(AIM) Starting from the line that contains "for name in", copy every line exactly until the line that contains "for node in", which is also included.

(PROVIDED DATA)

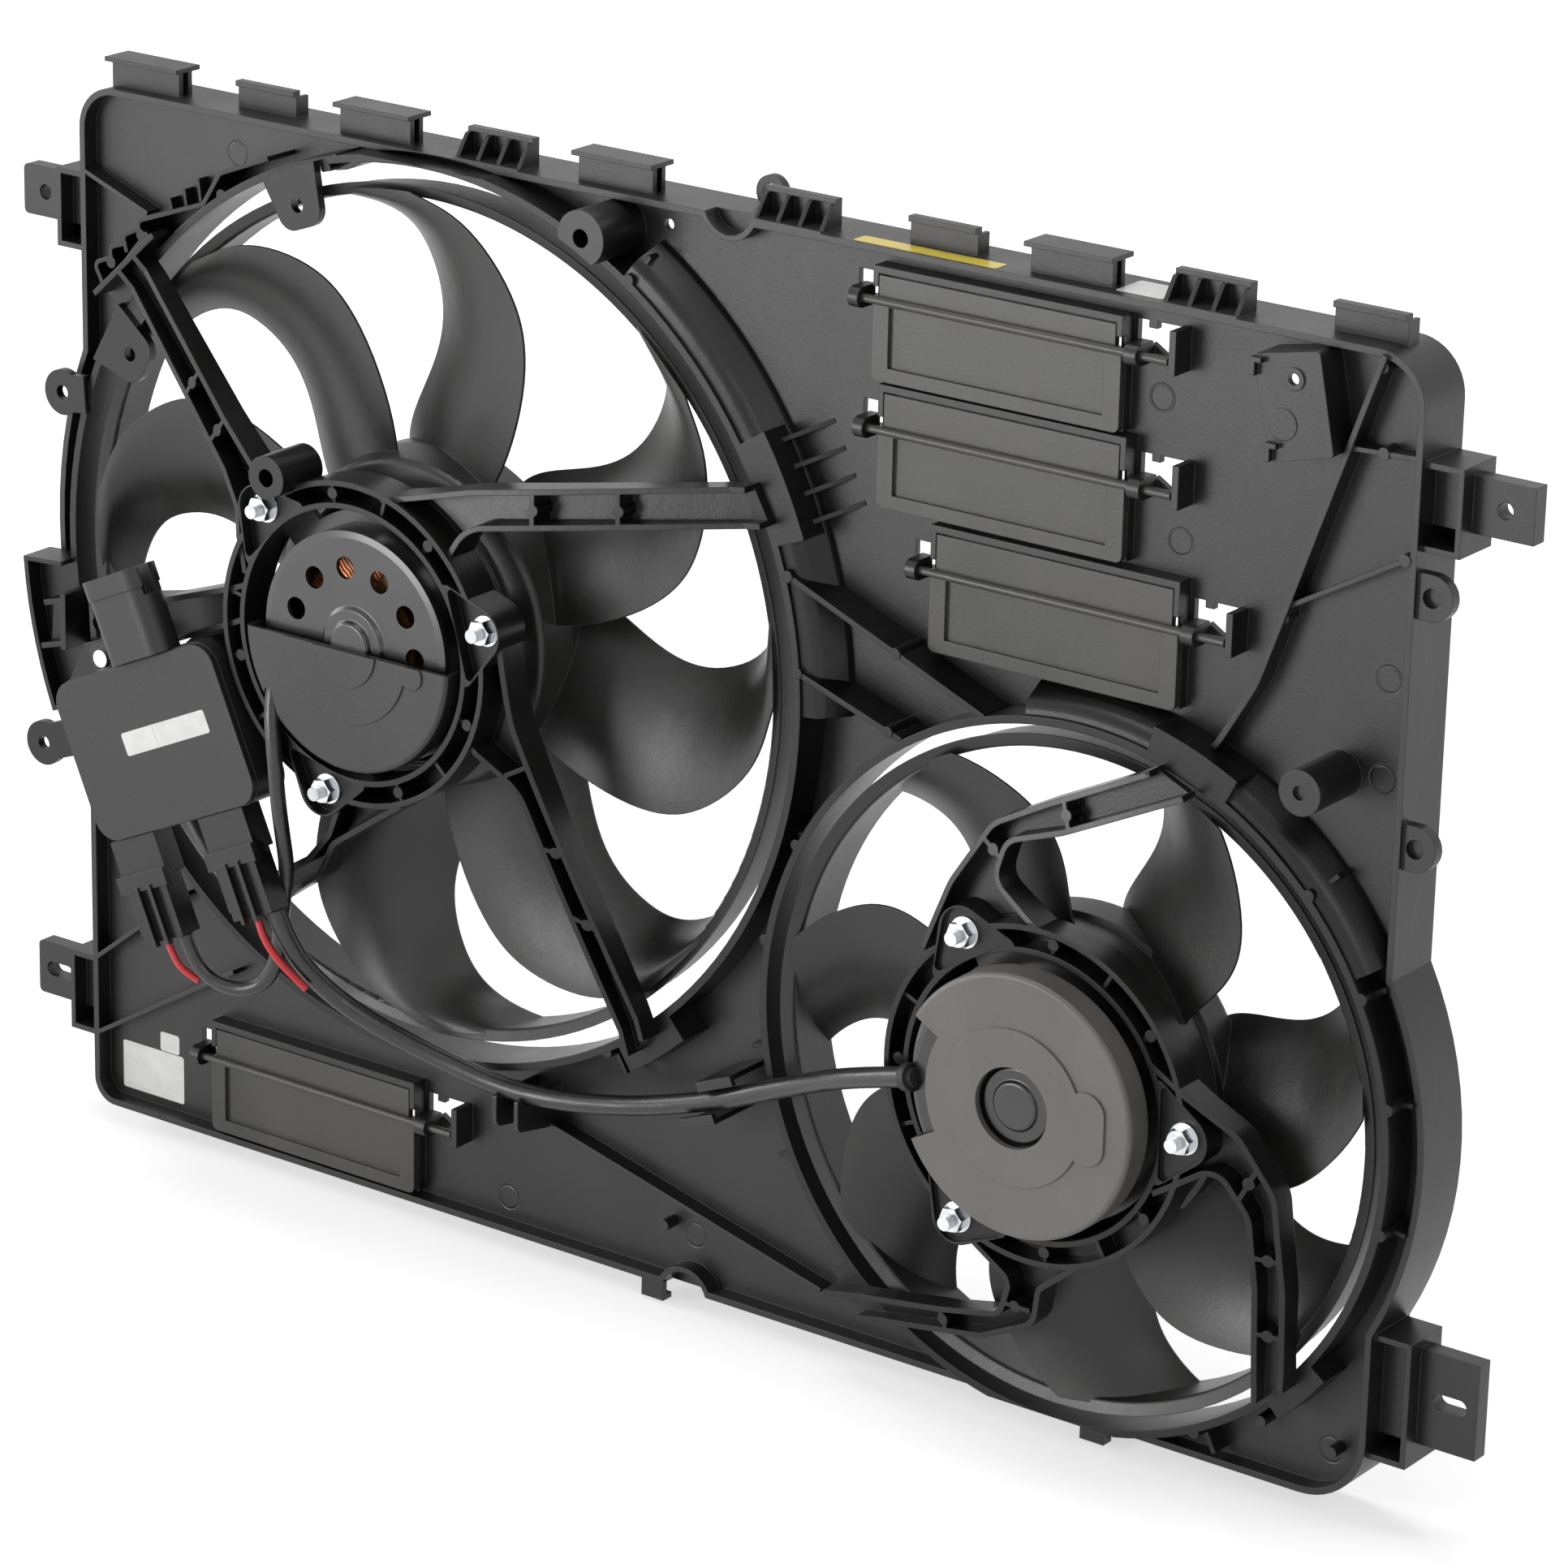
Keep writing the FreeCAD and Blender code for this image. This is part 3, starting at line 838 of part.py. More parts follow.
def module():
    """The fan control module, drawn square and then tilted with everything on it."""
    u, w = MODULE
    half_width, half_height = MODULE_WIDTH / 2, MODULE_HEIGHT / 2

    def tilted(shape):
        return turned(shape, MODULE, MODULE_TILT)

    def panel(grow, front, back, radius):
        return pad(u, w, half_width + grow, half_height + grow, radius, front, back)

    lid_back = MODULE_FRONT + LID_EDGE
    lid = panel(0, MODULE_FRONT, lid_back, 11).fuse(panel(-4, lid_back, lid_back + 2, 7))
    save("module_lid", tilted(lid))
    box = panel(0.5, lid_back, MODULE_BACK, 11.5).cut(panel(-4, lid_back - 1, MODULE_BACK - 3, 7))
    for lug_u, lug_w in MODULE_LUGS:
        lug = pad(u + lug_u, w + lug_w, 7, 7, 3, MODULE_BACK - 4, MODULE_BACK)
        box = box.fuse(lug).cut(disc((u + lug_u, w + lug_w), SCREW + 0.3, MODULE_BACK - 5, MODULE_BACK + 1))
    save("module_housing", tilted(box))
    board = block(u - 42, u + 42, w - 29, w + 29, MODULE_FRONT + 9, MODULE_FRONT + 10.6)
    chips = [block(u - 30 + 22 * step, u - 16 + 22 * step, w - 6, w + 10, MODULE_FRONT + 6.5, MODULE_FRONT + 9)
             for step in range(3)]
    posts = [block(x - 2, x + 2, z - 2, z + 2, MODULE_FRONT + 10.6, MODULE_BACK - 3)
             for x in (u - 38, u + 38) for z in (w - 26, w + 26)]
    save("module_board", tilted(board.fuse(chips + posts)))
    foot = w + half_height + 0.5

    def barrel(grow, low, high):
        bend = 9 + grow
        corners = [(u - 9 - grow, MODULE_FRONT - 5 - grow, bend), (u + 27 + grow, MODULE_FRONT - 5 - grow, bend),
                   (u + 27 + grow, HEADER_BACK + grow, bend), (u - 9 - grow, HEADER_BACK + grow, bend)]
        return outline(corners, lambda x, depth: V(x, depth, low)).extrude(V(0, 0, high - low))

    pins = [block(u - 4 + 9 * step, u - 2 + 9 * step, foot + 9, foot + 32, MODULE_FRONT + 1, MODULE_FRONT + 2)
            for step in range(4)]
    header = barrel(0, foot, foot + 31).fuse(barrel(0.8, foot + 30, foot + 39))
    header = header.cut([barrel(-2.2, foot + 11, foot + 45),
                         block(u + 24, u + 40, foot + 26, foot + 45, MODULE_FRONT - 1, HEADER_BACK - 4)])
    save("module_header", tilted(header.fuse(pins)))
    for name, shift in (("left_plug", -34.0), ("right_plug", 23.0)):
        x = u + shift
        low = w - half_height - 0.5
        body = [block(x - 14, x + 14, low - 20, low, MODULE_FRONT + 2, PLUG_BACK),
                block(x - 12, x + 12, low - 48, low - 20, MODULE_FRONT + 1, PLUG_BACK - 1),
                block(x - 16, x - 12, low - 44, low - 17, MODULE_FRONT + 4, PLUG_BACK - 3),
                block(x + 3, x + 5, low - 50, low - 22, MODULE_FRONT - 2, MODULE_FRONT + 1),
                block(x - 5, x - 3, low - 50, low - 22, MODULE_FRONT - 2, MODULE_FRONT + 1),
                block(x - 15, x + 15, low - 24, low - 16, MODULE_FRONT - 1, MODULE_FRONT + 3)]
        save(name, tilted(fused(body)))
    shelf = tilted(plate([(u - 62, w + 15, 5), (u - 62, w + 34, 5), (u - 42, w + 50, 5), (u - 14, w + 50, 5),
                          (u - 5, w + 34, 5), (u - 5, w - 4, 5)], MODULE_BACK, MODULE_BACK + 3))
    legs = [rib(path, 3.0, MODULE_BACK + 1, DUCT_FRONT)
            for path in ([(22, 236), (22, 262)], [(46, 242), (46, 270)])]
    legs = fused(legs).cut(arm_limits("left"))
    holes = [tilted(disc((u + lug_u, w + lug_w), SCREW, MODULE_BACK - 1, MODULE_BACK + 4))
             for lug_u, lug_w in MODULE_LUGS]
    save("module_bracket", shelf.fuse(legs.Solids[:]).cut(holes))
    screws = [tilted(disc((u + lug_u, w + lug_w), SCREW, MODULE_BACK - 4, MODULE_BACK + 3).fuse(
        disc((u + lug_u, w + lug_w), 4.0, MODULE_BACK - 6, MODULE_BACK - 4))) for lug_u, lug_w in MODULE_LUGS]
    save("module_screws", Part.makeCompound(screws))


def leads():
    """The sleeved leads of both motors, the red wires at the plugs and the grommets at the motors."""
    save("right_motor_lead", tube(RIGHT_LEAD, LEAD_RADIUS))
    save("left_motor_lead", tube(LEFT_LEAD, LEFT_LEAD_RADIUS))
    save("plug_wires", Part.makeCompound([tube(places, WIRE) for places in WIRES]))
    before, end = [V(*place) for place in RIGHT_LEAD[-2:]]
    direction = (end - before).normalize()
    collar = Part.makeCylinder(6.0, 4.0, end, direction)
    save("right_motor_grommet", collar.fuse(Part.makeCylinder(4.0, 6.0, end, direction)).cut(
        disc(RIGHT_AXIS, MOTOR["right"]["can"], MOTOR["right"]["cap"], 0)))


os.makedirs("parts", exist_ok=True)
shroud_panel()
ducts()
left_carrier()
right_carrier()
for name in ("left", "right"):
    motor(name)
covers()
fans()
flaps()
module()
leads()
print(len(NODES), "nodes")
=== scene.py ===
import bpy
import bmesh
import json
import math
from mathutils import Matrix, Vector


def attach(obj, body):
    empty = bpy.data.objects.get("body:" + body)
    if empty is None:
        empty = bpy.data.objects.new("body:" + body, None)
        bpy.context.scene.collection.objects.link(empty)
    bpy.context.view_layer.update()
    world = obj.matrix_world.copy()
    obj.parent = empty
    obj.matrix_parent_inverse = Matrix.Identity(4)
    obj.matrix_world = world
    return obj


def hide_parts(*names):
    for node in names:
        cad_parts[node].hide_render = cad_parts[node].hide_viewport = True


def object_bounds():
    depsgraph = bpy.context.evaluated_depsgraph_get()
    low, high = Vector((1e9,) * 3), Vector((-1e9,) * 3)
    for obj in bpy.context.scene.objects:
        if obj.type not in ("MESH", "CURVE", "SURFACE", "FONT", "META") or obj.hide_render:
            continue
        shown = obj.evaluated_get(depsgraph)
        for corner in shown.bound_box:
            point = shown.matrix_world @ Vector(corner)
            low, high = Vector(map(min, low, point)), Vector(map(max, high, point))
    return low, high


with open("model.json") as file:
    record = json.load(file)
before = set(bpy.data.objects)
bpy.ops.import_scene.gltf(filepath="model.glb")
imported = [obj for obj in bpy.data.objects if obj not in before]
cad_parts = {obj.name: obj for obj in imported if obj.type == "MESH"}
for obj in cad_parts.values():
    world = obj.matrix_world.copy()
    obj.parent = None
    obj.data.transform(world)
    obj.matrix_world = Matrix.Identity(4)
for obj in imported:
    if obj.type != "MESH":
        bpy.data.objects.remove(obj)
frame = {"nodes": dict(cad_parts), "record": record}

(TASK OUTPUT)
for name in ("left", "right"):
    motor(name)
covers()
fans()
flaps()
module()
leads()
print(len(NODES), "nodes")
=== scene.py ===
import bpy
import bmesh
import json
import math
from mathutils import Matrix, Vector


def attach(obj, body):
    empty = bpy.data.objects.get("body:" + body)
    if empty is None:
        empty = bpy.data.objects.new("body:" + body, None)
        bpy.context.scene.collection.objects.link(empty)
    bpy.context.view_layer.update()
    world = obj.matrix_world.copy()
    obj.parent = empty
    obj.matrix_parent_inverse = Matrix.Identity(4)
    obj.matrix_world = world
    return obj


def hide_parts(*names):
    for node in names:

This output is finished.